Some favorites include mainstay The Golden Notebook, an indie bookstore and community hub; Candlestock for all types of handmade candles; Tibetan Arts and Crafts for authentic Tibetan handicrafts; Fruition Chocolate for award-winning, small-batch chocolates; and Mirabai of Woodstock for spiritually-minded trinkets, books, and special workshops.
Also worth seeking out is the Mower’s Flea Market on weekends from May through November (and also on Wednesdays in July and August), as well as the local farmers’ market Woodstock Farm Festival, held on Wednesdays from late May to mid-October.
Listen to Live Music
Longtime resident Bob Dylan is said to have quipped that you only had to throw a stone and you’d hit a musician in Woodstock. For the less antagonistic among you, an even better bet is to head out to one of the town’s music venues, where you can catch local and national talent almost any night of the week.
Try the streamside Bearsville Theater for weekly indie and alternative acts, founded by the late music-industry bigwig Albert Grossman, who managed names like Bob Dylan, Janis Joplin, and The Band. At the storied Midnight Rambles, sporadic jam sessions are held at the barn of the late The Band drummer, Levon Helm, which is "helmed" today by his daughter and fellow musician, Amy Helm (happily, for the less nocturnal, the acts usually start closer to 8 p.m.). The longest-running chamber music festival in the U.S., the summertime Maverick Concerts series, was founded in 1916 and runs in a historic, rustic concert hall in the Woodstock woods that are known for its stellar acoustics.
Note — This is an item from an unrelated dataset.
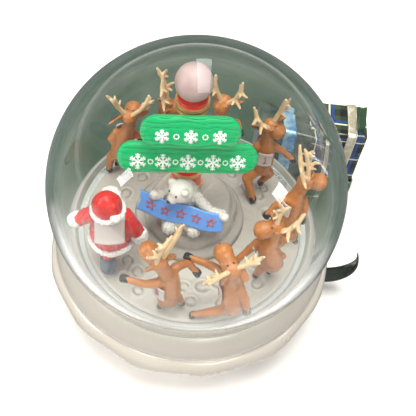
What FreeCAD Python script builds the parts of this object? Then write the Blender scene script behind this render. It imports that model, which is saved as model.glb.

Back in town, the recently restored Colony Woodstock pairs live music with a historic atmosphere in its 1929 ballroom. Feeling inspired? Pick up your own musical instrument memento from town retailer Woodstock Music Shop.
Get Your Art Fix
While Woodstock may ring synonymous with music, the town’s creative roots largely derive from an arts and crafts movement. In 1902, a utopian arts colony envisioned by well-to-do Englishman Ralph Whitehead was founded here in the form of the still-standing Byrdcliffe, one of the country’s oldest arts colonies and a development that would prove pivotal in changing the cultural landscape of Woodstock. Still today, the 250-acre arts-and-crafts colony, managed by the Woodstock Byrdcliffe Guild, maintains a multicultural residency program for artists of all stripes while putting on public events like classes, exhibitions, and performances at its Kleinert/James Arts Center. Guided summer tours are also available.
Additional creative operations would follow suit in the years that followed, such as the Woodstock School of Art, a center for year-round arts classes (started in 1906); the Woodstock Artists Association and Museum, which puts on multi-medium exhibits by area artists (established in 1919); and the Center for Photography at Woodstock for photo exhibits and workshops (dating to 1977).
Anther notable exhibition space is the Elena Zang Gallery, showcasing contemporary art from Hudson Valley artists (don’t miss the on-site sculpture garden). Round out your artistic experience by paying your respects to Woodstock-tied artists of yore at the Woodstock Artists Cemetery, set within walking distance of the Village Green.
Head out for a Hike on Overlook Mountain
It’s Woodstock’s bucolic mountain setting that has made it the muse that it is for the artists and musicians who have poured through here over the years. Appreciate the best of that natural beauty atop Overlook Mountain, where a steep, 2.4-mile uphill trek to a summit of 3,140 feet rewards hikers with jaw-dropping Hudson Valley and Catskill Mountain views from a cliff-top perch.
Pick up the wooded trailhead along an old carriage road across the street from the Karma Triyana Dharmachakra (KTD) Tibetan Buddhist monastery, which leads to some notable diversions along the way to the stellar overlook, like the ruins of the old Overlook Mountain House hotel and a fire tower you can climb for some bonus altitude (Warning: keep an eye out for rattlesnakes en route!).
Get Zen at the KTD Monastery
Back down the trailhead, don’t miss a peek at the Karma Triyana Dharmachakra (KTD) Monastery, which looks like it could have been plucked from a Himalayan mountainside and transferred here. The Tibetan Buddhist monastery has a bookstore and there’s a colorful temple filled with ornate shrines that is open to all (when teachings aren’t in session). Free guided tours are available on weekends and Tibetan Buddhism teachings (including meditation courses) are offered to the public via classes and retreats throughout the year.
Catch a Flick at the Woodstock Film Festival
Film buffs should time their visit to coincide with the annual fall Woodstock Film Festival, billed as “fiercely independent” and featuring programming that’s chockablock with indie features and documentaries showcasing emerging and established talent. Apart from the screenings, expect plenty of panels, parties, and the company of industry, media, and celebrity attendees (like Uma Thurman, Natalie Portman, Paul Rudd, to name a few past participants).
Woodstock screenings unfold largely at the town’s movie house Upstate Films, set within an old, steepled Methodist church—a good spot to see an indie film any time of year (more festival films are shown in neighboring towns like Rhinebeck, Kingston, Rosendale, and Saugerties). The event unfolds around early October each year.
See a Play at the Woodstock Playhouse
The Woodstock Playhouse opened in 1938 and almost a century later, it's still entertaining locals and visitors alike via its lively summer stock musical theater programming and historic atmosphere. Rebuilt in 2000 in a design reminiscent of the original playhouse (which succumbed to a fire years before), past lineups have included productions like Damn Yankees, The Music Man, and La Cage aux Folles.